Used to load arbitrary text and text files:

from pathlib import Path
import urllib
from griptape.loaders import TextLoader

TextLoader().load(
    "my text"
)

urllib.request.urlretrieve("https://example-files.online-convert.com/document/txt/example.txt", "example.txt")

TextLoader().load(
    Path("example.txt")
)

TextLoader().load_collection(
    ["my text", "my other text", Path("example.txt")]
)

You can set a custom tokenizer, max_tokens parameter, and chunker.

Web Loader

Inherits from the TextLoader and can be used to load web pages:

from griptape.loaders import WebLoader

WebLoader().load(
    "https://www.griptape.ai"
)

WebLoader().load_collection(
    ["https://www.griptape.ai", "https://docs.griptape.ai"]
)

Image Loader

The Image Loader is used to load an image from the filesystem, returning an ImageArtifact.
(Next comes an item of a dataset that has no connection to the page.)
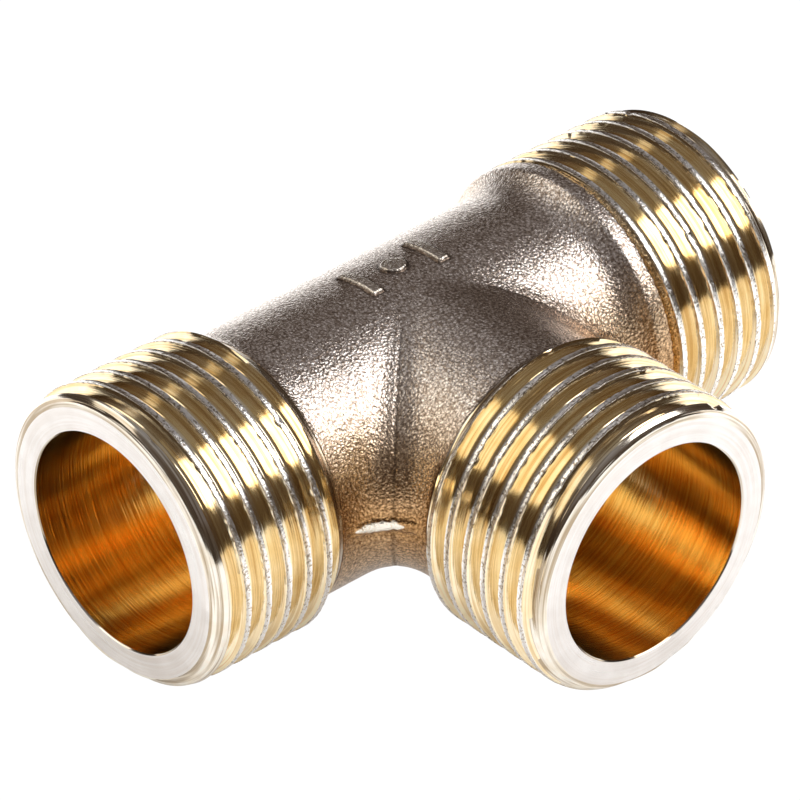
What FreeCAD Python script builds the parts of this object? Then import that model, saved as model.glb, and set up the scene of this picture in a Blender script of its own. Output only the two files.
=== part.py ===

from griptape.loaders import ImageLoader


image_artifact = ImageLoader().load("tests/assets/mountain.png")
image_artifacts = ImageLoader().load_collection(paths=["tests/assets/mountain.png", "tests/assets/mountain.jpg"])

By default, the Image Loader will ensure all images are in png format. If an image in another format (for example, jpg) is loaded, it will be reformatted to png. Other formats are supported through the format field.

from griptape.loaders import ImageLoader


# Image data in artifact will be in JPG format.
image_artifact_jpg = ImageLoader(format="JPEG").load("tests/assets/mountain.png")